[What to produce] The lines below are to be quoted exactly, from the first through the one that contains "work.faces.new(rings[-1])".
---
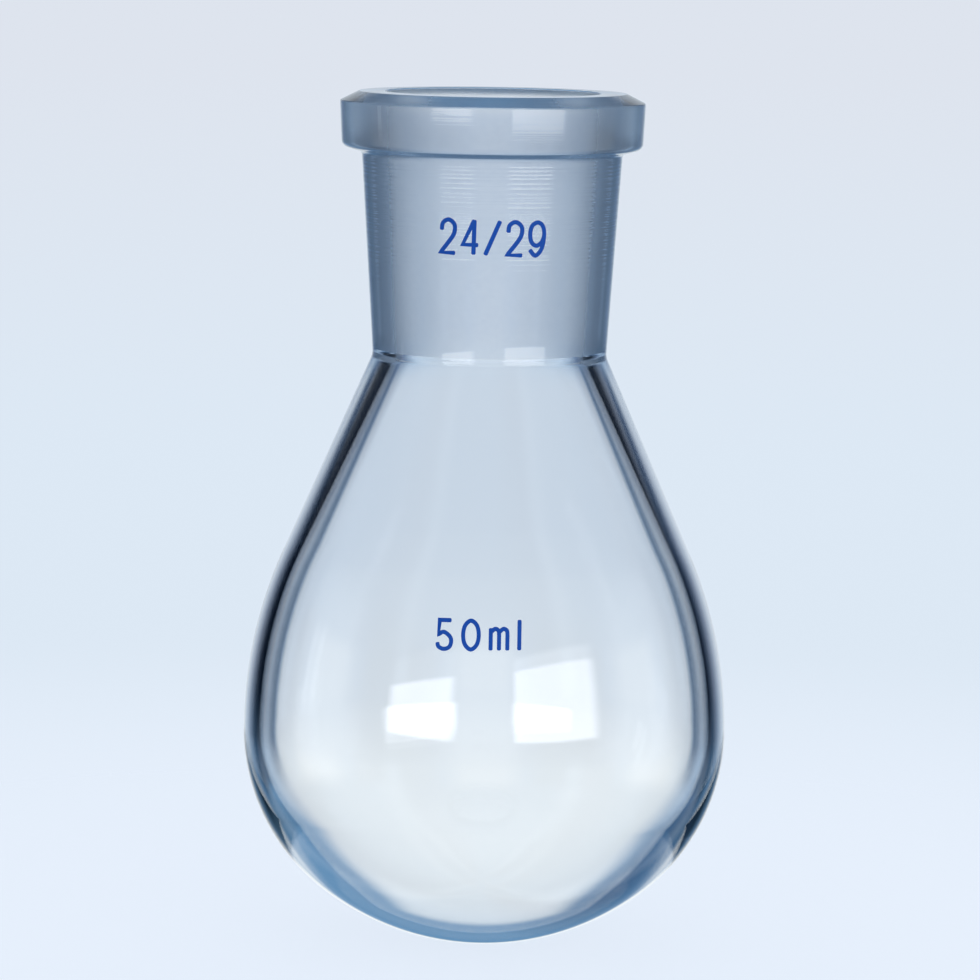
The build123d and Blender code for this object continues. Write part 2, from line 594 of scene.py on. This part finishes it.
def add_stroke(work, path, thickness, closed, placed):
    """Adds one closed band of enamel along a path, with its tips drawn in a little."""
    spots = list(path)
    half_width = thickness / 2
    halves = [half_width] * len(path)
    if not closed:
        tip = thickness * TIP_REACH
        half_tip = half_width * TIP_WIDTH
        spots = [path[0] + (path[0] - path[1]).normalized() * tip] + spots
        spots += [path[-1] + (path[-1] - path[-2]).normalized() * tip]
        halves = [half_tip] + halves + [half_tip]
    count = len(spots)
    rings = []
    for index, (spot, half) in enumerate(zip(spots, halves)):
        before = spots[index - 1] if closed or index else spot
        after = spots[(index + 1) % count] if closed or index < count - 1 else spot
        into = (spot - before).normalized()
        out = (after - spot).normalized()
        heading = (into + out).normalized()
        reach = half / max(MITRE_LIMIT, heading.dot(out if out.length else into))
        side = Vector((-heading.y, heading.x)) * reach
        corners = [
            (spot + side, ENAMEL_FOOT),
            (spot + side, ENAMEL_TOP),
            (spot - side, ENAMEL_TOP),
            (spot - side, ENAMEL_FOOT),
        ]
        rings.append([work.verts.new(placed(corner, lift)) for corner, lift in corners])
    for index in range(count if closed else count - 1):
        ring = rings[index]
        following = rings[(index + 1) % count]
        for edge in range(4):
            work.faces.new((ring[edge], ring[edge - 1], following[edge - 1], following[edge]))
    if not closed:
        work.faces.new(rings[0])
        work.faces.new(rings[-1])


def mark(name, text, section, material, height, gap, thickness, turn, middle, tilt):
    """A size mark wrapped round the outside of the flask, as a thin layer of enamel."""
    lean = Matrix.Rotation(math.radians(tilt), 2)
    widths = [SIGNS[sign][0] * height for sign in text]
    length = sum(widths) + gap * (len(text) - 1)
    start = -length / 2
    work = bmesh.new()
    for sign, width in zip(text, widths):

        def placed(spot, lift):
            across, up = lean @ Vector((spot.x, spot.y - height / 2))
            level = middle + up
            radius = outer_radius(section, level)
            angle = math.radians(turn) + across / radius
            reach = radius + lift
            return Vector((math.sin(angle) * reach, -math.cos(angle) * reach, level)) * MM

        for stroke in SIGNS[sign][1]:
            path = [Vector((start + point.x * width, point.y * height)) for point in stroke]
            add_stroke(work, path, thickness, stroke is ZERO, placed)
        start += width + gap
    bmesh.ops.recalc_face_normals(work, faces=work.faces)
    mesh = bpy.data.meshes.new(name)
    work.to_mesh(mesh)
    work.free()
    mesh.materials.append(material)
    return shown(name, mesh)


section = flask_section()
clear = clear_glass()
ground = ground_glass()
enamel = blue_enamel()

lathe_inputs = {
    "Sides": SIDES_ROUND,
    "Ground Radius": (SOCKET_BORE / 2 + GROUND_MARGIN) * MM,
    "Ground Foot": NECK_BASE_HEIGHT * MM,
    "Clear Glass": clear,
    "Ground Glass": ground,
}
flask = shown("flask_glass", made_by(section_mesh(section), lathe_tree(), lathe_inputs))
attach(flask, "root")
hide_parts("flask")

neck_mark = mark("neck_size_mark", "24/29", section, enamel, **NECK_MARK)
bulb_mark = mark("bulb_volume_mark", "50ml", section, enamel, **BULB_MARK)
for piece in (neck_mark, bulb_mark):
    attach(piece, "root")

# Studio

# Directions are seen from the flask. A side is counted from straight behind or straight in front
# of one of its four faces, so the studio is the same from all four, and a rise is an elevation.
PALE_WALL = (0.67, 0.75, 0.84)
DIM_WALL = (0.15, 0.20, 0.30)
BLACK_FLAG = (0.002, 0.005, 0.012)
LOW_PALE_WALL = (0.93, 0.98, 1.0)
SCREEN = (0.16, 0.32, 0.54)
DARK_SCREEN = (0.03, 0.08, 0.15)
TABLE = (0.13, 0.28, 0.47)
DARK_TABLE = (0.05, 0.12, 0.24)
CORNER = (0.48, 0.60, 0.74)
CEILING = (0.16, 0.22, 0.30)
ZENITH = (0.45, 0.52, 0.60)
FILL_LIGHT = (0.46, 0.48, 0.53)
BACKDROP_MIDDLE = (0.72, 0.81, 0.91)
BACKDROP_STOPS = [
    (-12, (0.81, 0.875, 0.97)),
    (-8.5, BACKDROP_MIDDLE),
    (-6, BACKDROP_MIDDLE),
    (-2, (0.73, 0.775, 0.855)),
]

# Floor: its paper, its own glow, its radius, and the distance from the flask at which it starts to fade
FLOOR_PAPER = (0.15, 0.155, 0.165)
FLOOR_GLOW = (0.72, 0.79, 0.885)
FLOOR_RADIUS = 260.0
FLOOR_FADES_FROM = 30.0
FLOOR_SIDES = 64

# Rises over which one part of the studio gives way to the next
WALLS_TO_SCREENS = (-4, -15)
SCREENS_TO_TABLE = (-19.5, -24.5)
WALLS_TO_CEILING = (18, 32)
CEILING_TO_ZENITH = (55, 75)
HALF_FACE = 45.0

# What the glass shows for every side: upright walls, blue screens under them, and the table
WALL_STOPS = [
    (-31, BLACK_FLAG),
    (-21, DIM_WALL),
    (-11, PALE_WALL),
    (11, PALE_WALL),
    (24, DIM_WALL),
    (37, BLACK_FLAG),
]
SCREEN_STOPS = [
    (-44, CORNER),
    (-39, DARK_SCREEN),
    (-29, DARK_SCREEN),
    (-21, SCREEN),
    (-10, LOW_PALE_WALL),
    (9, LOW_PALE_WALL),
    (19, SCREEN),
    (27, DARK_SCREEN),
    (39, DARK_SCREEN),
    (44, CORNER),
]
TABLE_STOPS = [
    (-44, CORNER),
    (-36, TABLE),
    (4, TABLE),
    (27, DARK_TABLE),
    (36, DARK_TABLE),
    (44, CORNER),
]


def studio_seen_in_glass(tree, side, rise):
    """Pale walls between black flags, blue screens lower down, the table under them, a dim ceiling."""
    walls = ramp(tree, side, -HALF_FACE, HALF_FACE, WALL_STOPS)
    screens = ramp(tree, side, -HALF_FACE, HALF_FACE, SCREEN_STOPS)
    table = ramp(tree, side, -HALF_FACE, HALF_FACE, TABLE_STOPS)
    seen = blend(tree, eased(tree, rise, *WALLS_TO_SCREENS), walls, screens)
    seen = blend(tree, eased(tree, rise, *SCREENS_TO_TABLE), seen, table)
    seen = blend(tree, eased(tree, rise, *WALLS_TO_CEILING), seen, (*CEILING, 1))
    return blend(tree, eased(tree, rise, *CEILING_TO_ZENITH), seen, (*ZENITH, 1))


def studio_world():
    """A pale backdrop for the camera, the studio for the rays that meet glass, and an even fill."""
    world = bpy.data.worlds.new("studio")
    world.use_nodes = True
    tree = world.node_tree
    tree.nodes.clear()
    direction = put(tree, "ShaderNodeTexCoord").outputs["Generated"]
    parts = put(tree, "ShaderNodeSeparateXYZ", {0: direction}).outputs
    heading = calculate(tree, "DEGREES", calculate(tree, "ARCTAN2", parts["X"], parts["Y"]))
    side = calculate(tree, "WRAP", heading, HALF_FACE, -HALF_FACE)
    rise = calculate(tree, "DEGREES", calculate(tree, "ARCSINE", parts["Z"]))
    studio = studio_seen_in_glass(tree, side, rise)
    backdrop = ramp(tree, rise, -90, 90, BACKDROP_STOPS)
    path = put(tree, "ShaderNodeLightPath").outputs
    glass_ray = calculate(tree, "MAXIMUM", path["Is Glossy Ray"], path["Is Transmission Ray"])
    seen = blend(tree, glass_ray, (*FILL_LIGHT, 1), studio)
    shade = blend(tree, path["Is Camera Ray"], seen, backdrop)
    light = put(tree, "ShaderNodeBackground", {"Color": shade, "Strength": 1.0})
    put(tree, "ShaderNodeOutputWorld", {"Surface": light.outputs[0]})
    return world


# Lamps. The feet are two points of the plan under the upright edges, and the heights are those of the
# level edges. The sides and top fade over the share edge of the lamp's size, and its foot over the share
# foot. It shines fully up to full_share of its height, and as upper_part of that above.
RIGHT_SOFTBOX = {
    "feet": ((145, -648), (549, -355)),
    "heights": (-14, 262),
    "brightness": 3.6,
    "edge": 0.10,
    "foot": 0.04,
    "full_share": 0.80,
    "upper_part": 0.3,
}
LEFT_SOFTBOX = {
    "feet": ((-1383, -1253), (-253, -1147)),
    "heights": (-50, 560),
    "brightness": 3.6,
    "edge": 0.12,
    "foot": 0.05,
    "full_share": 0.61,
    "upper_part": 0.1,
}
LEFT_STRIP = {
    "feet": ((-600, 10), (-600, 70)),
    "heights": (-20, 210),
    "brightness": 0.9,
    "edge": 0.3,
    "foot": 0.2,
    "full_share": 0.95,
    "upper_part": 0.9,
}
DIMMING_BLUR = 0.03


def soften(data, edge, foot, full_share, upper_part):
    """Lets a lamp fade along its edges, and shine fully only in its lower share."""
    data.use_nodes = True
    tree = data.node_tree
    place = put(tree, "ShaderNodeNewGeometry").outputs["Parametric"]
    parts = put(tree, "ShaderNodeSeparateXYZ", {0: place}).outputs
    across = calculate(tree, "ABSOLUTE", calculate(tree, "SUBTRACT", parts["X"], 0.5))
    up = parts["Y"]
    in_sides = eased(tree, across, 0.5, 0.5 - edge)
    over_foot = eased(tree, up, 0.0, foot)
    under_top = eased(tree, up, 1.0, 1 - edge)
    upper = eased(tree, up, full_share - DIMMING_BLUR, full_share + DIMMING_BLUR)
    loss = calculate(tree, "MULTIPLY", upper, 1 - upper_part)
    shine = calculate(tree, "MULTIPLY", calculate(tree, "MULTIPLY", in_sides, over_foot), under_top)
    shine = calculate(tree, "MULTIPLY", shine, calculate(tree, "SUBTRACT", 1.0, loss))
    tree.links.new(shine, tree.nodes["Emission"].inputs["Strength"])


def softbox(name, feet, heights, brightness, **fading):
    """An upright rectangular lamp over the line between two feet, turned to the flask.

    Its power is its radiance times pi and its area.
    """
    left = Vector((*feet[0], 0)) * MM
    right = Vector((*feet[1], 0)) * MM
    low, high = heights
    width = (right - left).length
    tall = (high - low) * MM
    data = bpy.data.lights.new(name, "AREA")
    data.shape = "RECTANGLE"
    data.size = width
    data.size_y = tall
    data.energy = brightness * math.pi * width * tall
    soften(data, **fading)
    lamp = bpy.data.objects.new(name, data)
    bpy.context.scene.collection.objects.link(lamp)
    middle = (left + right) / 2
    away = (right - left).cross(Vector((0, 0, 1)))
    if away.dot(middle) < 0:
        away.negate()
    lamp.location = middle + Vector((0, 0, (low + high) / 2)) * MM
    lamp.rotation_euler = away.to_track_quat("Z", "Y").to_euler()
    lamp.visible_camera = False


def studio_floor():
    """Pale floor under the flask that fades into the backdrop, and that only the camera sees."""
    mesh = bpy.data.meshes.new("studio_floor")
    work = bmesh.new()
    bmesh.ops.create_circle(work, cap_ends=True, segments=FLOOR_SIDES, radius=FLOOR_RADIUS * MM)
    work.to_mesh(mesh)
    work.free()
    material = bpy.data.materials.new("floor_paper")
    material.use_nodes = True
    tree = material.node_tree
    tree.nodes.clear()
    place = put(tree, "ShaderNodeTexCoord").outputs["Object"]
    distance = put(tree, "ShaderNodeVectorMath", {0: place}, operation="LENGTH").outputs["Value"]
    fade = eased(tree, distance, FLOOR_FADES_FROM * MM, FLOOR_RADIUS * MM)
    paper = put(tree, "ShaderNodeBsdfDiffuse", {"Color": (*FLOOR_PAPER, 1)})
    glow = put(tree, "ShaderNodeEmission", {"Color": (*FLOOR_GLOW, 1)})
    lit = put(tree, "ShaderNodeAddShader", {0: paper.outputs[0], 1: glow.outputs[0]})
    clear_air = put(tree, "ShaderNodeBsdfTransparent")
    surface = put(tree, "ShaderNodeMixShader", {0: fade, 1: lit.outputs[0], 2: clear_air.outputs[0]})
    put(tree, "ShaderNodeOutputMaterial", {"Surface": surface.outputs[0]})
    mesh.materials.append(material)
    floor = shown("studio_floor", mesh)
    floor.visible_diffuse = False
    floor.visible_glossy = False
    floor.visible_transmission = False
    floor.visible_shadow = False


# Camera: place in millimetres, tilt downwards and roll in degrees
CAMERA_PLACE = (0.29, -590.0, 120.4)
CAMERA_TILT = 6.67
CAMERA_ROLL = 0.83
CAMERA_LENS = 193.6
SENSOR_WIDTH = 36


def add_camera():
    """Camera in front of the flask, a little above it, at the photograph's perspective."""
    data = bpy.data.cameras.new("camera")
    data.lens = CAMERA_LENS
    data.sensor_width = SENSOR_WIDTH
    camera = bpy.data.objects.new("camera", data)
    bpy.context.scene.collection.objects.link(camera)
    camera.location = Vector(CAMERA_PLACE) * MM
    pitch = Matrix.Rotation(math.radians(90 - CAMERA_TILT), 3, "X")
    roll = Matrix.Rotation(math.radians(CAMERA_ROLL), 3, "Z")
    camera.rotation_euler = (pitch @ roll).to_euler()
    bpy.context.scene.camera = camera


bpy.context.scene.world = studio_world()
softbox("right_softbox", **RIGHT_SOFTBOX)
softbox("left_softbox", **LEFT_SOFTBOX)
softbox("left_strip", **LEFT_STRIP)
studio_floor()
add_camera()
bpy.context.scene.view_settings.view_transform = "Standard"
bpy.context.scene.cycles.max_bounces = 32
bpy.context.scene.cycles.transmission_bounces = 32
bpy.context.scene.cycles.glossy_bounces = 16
---
[Response to the exercise]
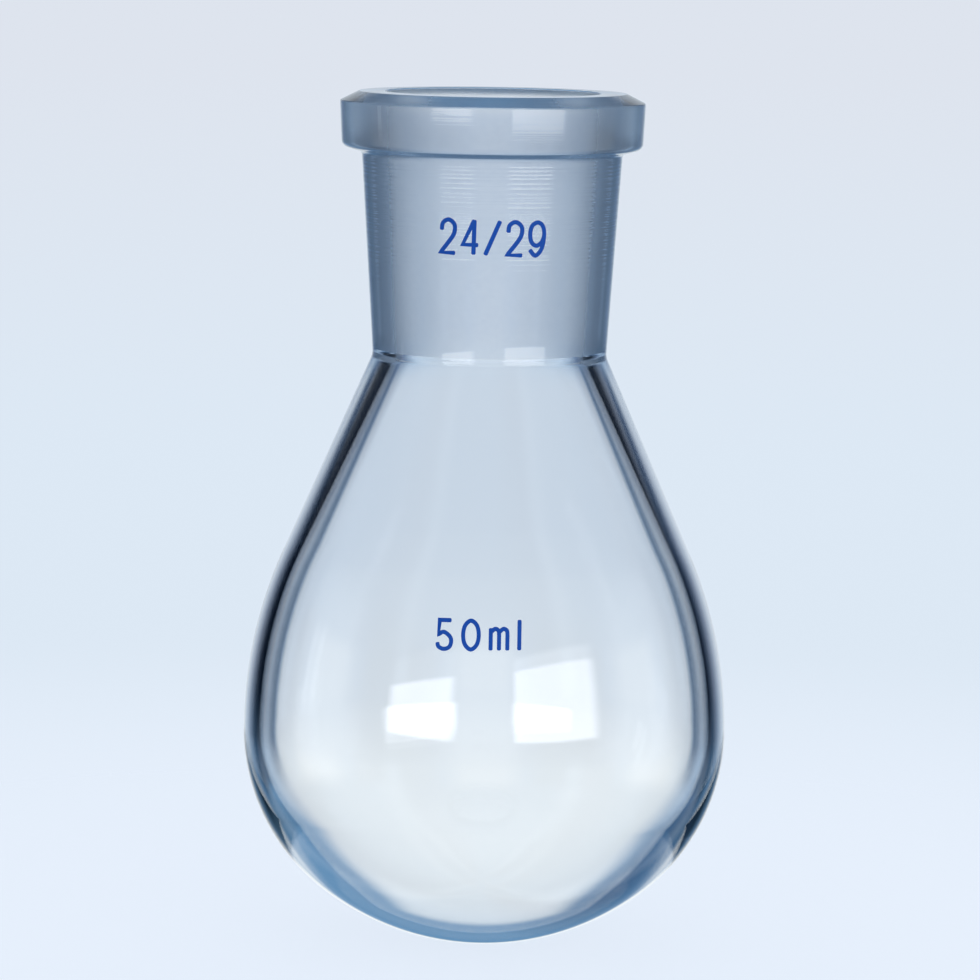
The build123d and Blender code for this object continues. Write part 2, from line 594 of scene.py on. This part finishes it.
def add_stroke(work, path, thickness, closed, placed):
    """Adds one closed band of enamel along a path, with its tips drawn in a little."""
    spots = list(path)
    half_width = thickness / 2
    halves = [half_width] * len(path)
    if not closed:
        tip = thickness * TIP_REACH
        half_tip = half_width * TIP_WIDTH
        spots = [path[0] + (path[0] - path[1]).normalized() * tip] + spots
        spots += [path[-1] + (path[-1] - path[-2]).normalized() * tip]
        halves = [half_tip] + halves + [half_tip]
    count = len(spots)
    rings = []
    for index, (spot, half) in enumerate(zip(spots, halves)):
        before = spots[index - 1] if closed or index else spot
        after = spots[(index + 1) % count] if closed or index < count - 1 else spot
        into = (spot - before).normalized()
        out = (after - spot).normalized()
        heading = (into + out).normalized()
        reach = half / max(MITRE_LIMIT, heading.dot(out if out.length else into))
        side = Vector((-heading.y, heading.x)) * reach
        corners = [
            (spot + side, ENAMEL_FOOT),
            (spot + side, ENAMEL_TOP),
            (spot - side, ENAMEL_TOP),
            (spot - side, ENAMEL_FOOT),
        ]
        rings.append([work.verts.new(placed(corner, lift)) for corner, lift in corners])
    for index in range(count if closed else count - 1):
        ring = rings[index]
        following = rings[(index + 1) % count]
        for edge in range(4):
            work.faces.new((ring[edge], ring[edge - 1], following[edge - 1], following[edge]))
    if not closed:
        work.faces.new(rings[0])
        work.faces.new(rings[-1])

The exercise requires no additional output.